Adichie has often spoken about how her own desire to present herself a certain way, and societal expectations of women’s appearance have created many dilemmas for her over the years. As she tells the graduating students she is addressing: “Your standardised ideologies will not always fit your life. Because life is messy.”

She reminds them that graduating from Wellesley will give them privileges, to be recognised for what they are, and used to “minister to the world in a way that can change it. Minister radically in a real, active, practical, get your hands dirty way.”

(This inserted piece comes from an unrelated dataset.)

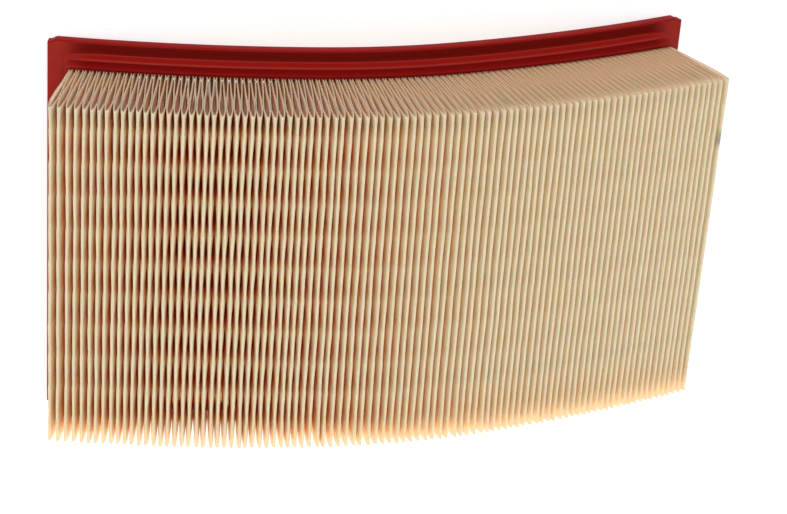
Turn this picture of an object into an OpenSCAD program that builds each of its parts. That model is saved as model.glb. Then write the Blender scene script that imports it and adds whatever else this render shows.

In this speech she also addresses the use of parts of her speech We should all be feminists being used in pop star Beyonce’s song Flawless: “I thought it was a very good thing that the word ‘feminist’ would be introduced to a new generation. But I was startled by how many people, many of whom were academics, saw something troubling, even menacing, in this.

It was as though feminism was supposed to be an elite little cult, with esoteric rites of membership. But it shouldn’t. Feminism should be an inclusive party. Feminism should be a party full of different feminisms.”

(Read the transcript here.)



Girls Write Now Awards Speech: 2015

Adichie talks about how difficult it is to be a “truly truthful” teller of one’s own story, because of the fear of “offending people, and possible consequences”. Further, she talks about how difficult it is for writers, especially women writers, to dismiss the idea of “likeability”: “... you’re supposed to twist yourself into shapes to make yourself likeable, that you're supposed to hold back sometimes, pull back, don't quite say, don't be too pushy, because you have to be likeable.”

And here’s what Adichie thinks of that:

“And I say that is bullshit. So what I want to say to young girls is forget about likeability. If you start thinking about being likeable you are not going to tell your story honestly, because you are going to be so concerned with not offending, and that's going to ruin your story, so forget about likeability. And also the world is such a wonderful, diverse, and multi-faceted place that there's somebody who's going to like you; you don't need to twist yourself into shapes.”